The quotation to which Spence, J., has referred from the Duncan et al. v. Cammell, Laird and Company case refers to a class of communications that were with, or within, a public department, and I do not think that Spence, J., would exclude from his reasoning documents which were not between members of the department but were with the department, which would include, I think, income tax returns.

However that may be, I am not relying on the judgment of Spence, J. I feel, however, that in the circumstances I should not depart from the judgment of Judson, J., as he then was.

It might not be out of the way to refer to the fact that a similar question came before MacFarlane, J., of the Supreme Court of British Columbia in the case of Zorzi v. Barker, which is not reported but a copy of the reasons has been furnished to me, and in which he states, referring to the judgment in the R. v. Snider case :

“I looked at these reports during the luncheon interval and without discussing them in detail—which I doubt the wisdom of my doing—I think that the judges of the Supreme Court of Canada did restrict their consideration of the matter

—so far as their findings were concerned at any rate—to the fact that the questions were submitted with respect to a criminal proceeding and not to a civil proceeding . . .””

And he goes on to say :

“. . . and while some expressions—taken by themselves and looked at — may be applicable to the general question — that is the question in civil proceedings where there is not a conflict between two public interests, one dealing with the protection of the department in its work of the collection of revenue and the other dealing with the liberty of the subject, I think that it would not be fitting for me, in a civil case before me, to interpret those reasons—in a sense—as over-ruling the decision, or departing from the decision, of the Court of Appeal; when the Supreme Court of Canada did not see fit to overrule it.”

MacFarlane, J., is referring there to the case of Weber v. Pawlik (1952), 5 W.W.R. 49.

Apart from the question of whether the Supreme Court of Canada did overrule that case (Weber v. Pawlik) it does not appear they did so in so many words, although Kellock, J., as he then was, expressed disagreement with it.

However, in any event, MacFarlane, J., goes on to say he considers it would be improper for him, in the light of those remarks to which he refers, the remarks of Kellock, J., wherein he says:

‘“The present questions, however, relate exclusively to criminal proceedings.”

And, also, where Rand, J., says:

“As the matter relates to evidence sought by either the Crown or the accused in a criminal prosecution, it is to be distinguished formally from a similar step in civil proceedings,”

to apply the decision in the R. v.

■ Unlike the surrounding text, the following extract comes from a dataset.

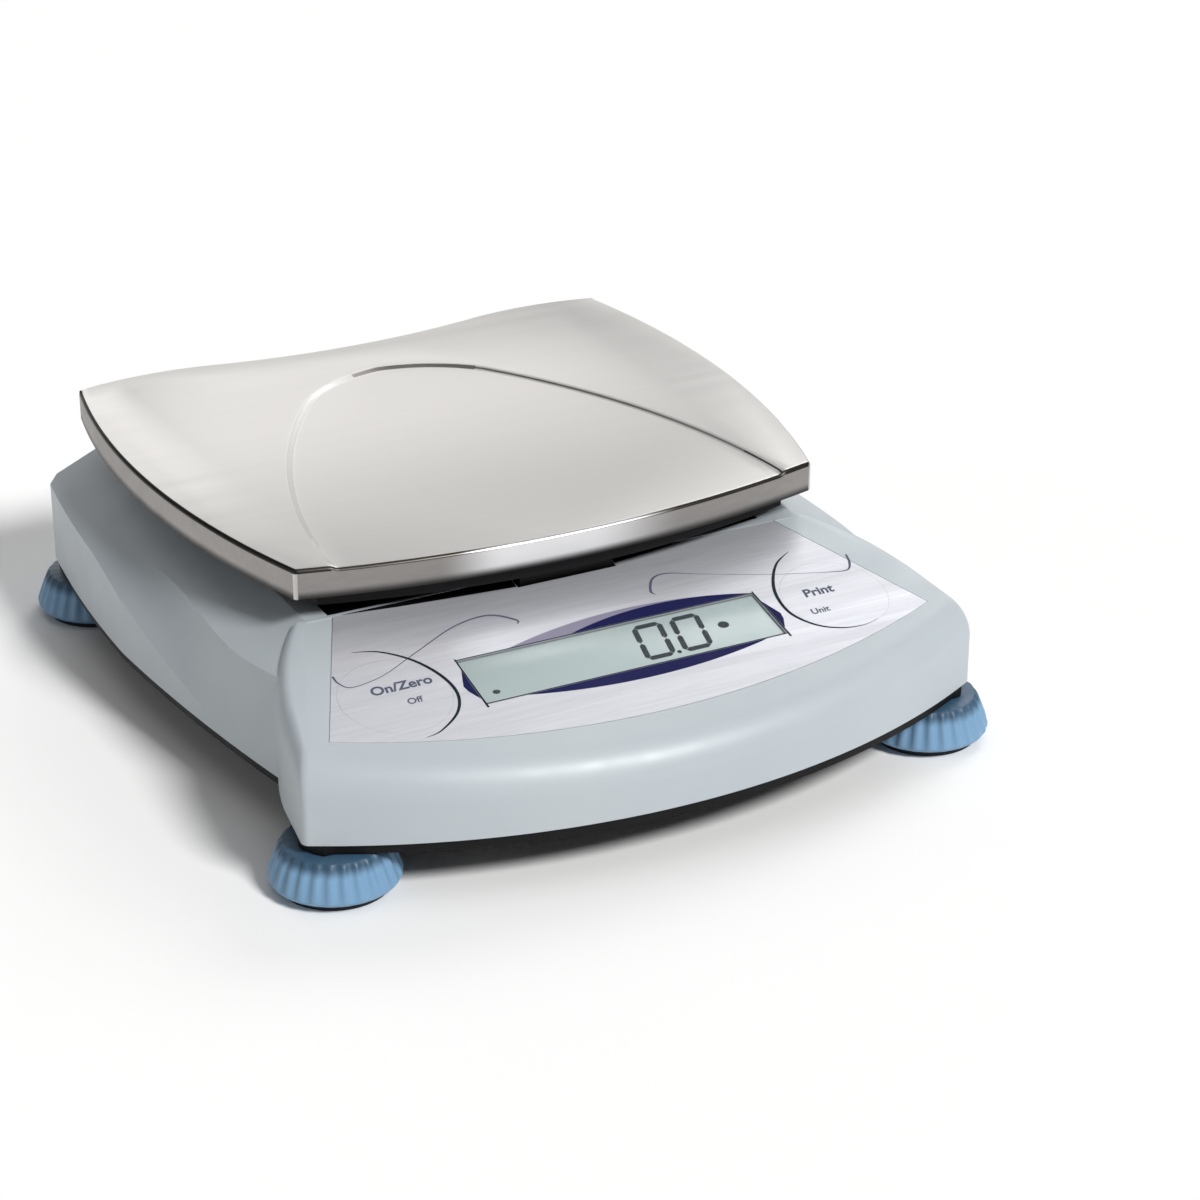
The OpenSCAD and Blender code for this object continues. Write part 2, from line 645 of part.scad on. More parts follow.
module level_vial() color([0.75, 0.85, 0.35, 0.6]) {
    translate([vial_x, vial_y, deck_z - 6]) cylinder(r = vial_r, h = 6.8);
}
module transport_lock() color([0.75, 0.12, 0.10]) {
    translate([lock_x, lock_y, deck_z - wall - 2]) {
        cylinder(r = lock_r, h = wall + 2.6);
        translate([0, 0, -0.2]) cylinder(r = lock_r + 2, h = 1.8);
        translate([-lock_r + 1, -1.2, wall + 2.5]) cube([2 * lock_r - 2, 2.4, 1.2]);
    }
}

// Battery bay pieces
module battery_door() color([0.09, 0.09, 0.10]) {
    translate([battery_x - door_inset + gap, battery_y - door_inset + gap, base_z - 0.2])
        cube([bay_w + 2 * door_inset - 2 * gap, bay_l + 2 * door_inset - 2 * gap, 1.2]);
    for (i = [0:4]) translate([battery_x + 4, battery_y + bay_l - 8 - 3 * i, base_z - 0.8])
        cube([bay_w - 8, 1.2, 0.7]);
}
module batteries() color([0.20, 0.42, 0.30]) {
    for (col = [0, 1]) for (row = [0, 1])
        translate([battery_x + 0.5 + cell_d / 2 + col * (cell_d + 1), battery_y + 3 + row * (cell_len + 1), shell_z + cell_d / 2 + 0.3])
            rotate([-90, 0, 0]) {
                cylinder(r = cell_d / 2, h = cell_len - 1.5);
                cylinder(r = 2.7, h = cell_len - 0.3);
            }
}
module battery_contacts() color(c_steel) {
    for (col = [0, 1]) for (end = [0, 1])
        translate([battery_x + 3.5 + col * (cell_d + 1), battery_y + (end == 0 ? 0.3 : bay_l - 1), shell_z + 2])
            cube([9, 0.7, 10]);
}
module housing_screws() color(c_steel) {
    at_screws() {
        translate([0, 0, base_z + 0.1]) cylinder(r = screw_head_r, h = 1);
        translate([0, 0, base_z + 0.1]) cylinder(r = screw_r - 0.25, h = 12);
    }
}
module foot_inserts() color(c_brass) {
    at_feet() difference() {
        translate([0, 0, base_z + 0.5]) cylinder(r = insert_r, h = stud_top - base_z - 2);
        translate([0, 0, base_z]) cylinder(r = stud_r + stud_play, h = 30);
    }
}

// Levelling foot: fluted cone on a screw, turning on a rubber pad
flare_z = pad_t + 2.4;
module foot_knob() color(c_blue) {
    difference() {
        rotate_extrude($fn = 96) polygon([
            [0, pad_t], [foot_r - 2.6, pad_t], [foot_r - 0.8, pad_t + 0.7], [foot_r, flare_z],
            [foot_top_r + 0.6, foot_h - 0.8], [foot_top_r, foot_h], [0, foot_h]
        ]);
        for (i = [0:flutes - 1]) rotate([0, 0, 360 * i / flutes])
            translate([foot_r + 0.5, 0, pad_t + 1]) rotate([0, -atan((foot_r - foot_top_r) / (foot_h - flare_z)), 0])
                cylinder(r = 1.1, h = foot_h + 4);
        translate([0, 0, pad_t + 4]) cylinder(r = stud_r, h = foot_h);
        translate([0, 0, pad_t - 1]) cylinder(r = 4.1, h = 3);
    }
}
module foot_stud() color(c_steel) {
    translate([0, 0, pad_t + 4]) cylinder(r = stud_r, h = stud_top - pad_t - 4);
}
module foot_pad() color(c_black) {
    cylinder(r = foot_r - 3, h = pad_t - 0.1);
    cylinder(r = 4, h = pad_t + 1.8);
}

weighing_pan();
pan_cushions();
pan_support();
support_screws();
load_cell();
strain_gauges();
cell_spacer();
support_spacer();
cell_screws();
overload_stops();
upper_housing();
base();
control_overlay();
display_window();
lcd_module();
lcd_holder();
display_board();
key_switches();
left_key();
right_key();
main_board();
board_parts();
ribbon_cable();
power_jack();
level_vial();
transport_lock();
battery_door();
batteries();
battery_contacts();
housing_screws();
board_screws();
foot_inserts();
at_foot(0) foot_knob();  // foot_knob_fl
at_foot(1) foot_knob();  // foot_knob_fr
at_foot(2) foot_knob();  // foot_knob_rl
at_foot(3) foot_knob();  // foot_knob_rr
at_foot(0) foot_stud();  // foot_stud_fl
at_foot(1) foot_stud();  // foot_stud_fr
at_foot(2) foot_stud();  // foot_stud_rl
at_foot(3) foot_stud();  // foot_stud_rr
at_foot(0) foot_pad();  // foot_pad_fl
at_foot(1) foot_pad();  // foot_pad_fr
at_foot(2) foot_pad();  // foot_pad_rl
at_foot(3) foot_pad();  // foot_pad_rr
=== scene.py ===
# %% [markdown]
# # A portable precision scale, dressed for its photograph
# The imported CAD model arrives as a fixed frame, in metres, with +Z up and the display facing -Y.
# We never move or edit those nodes. We give each one a material, and where the CAD solid is too
# plain for a close look we model a finer piece in the same place and let it stand in.

# %% Load the frame
import json
from math import atan2, cos, hypot, pi, radians, sin, tan

import bmesh
import bpy
from mathutils import Matrix, Vector


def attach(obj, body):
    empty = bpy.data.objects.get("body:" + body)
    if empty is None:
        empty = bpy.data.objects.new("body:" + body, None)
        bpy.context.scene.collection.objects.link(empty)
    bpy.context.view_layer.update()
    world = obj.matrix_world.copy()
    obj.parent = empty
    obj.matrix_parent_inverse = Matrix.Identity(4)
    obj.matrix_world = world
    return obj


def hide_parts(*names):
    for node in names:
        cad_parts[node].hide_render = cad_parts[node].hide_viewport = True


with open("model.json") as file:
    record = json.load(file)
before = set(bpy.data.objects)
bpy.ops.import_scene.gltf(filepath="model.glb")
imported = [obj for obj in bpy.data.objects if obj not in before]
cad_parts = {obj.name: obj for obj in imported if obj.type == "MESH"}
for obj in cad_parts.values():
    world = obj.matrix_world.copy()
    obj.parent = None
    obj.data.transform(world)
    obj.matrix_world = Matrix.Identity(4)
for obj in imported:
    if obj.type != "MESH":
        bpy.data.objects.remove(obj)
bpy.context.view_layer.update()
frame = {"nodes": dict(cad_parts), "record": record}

scene = bpy.context.scene

# %% [markdown]
# ## The camera
# The picture was taken from the front left, a little above the pan. A long lens keeps the sides
# nearly parallel. The numbers come from fitting a camera to the corners of the pan and the feet.
# The camera looks along its own -Z axis, so we build its turn from the direction it came from.

# %% Camera
AZIMUTH = radians(-27.63)
ELEVATION = radians(25.4)
CAMERA_AT = Vector((-0.34006, -0.70865, 0.39586))
PHOTO_WIDTH = 1200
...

Snider case to an application in a civil proceeding.

He then proceeds :

“I therefore hold that I am so far at least bound by Weber v. Pawlik.”

I feel, as I have indicated, that I am in the same position with respect to the judgment of Judson, J., although it is only a judgment of a single judge in a Weekly Court.

Other cases were referred to me by counsel for both the Minister and for the plaintiffs, but I do not think I am in a position to discuss them, not having had an opportunity fully to consider them. Of course, I do not mean by this that I have not considered their effect in the decision which I have come to.

I do not know whether it makes any difference, but I might say that counsel for the defendants has intimated that he supports the argument put forward by counsel for the Minister.

Possibly limiting these comments which I am about to make to the fact that I have not had the opportunity of giving full consideration to the matter, and, in any event, it is, of course, not an issue here, I feel there is a distinction between requiring the Crown or the Minister to produce documents in its possession than having documents in the possession of others produced.

The question here is based entirely on the evidence of the Minister that these documents are, in a sense, part of the class of documents the production of which would be contrary to the public interest, and he objects to their production accordingly. I think in that respect he is referring to the documents he has in his possession.

Where that evidence is not before the Court and it is merely a question of producing documents, such as income tax return or copies of income tax returns, in the possession of the parties, it is quite possible that a different consideration would arise. And as I say, I am not dealing with that point and do not contemplate that my ruling would affect it.

My decision, therefore, is that the objection of the Minister must be given effect to, and he is not required to produce these income tax returns, nor give evidence with respect to them.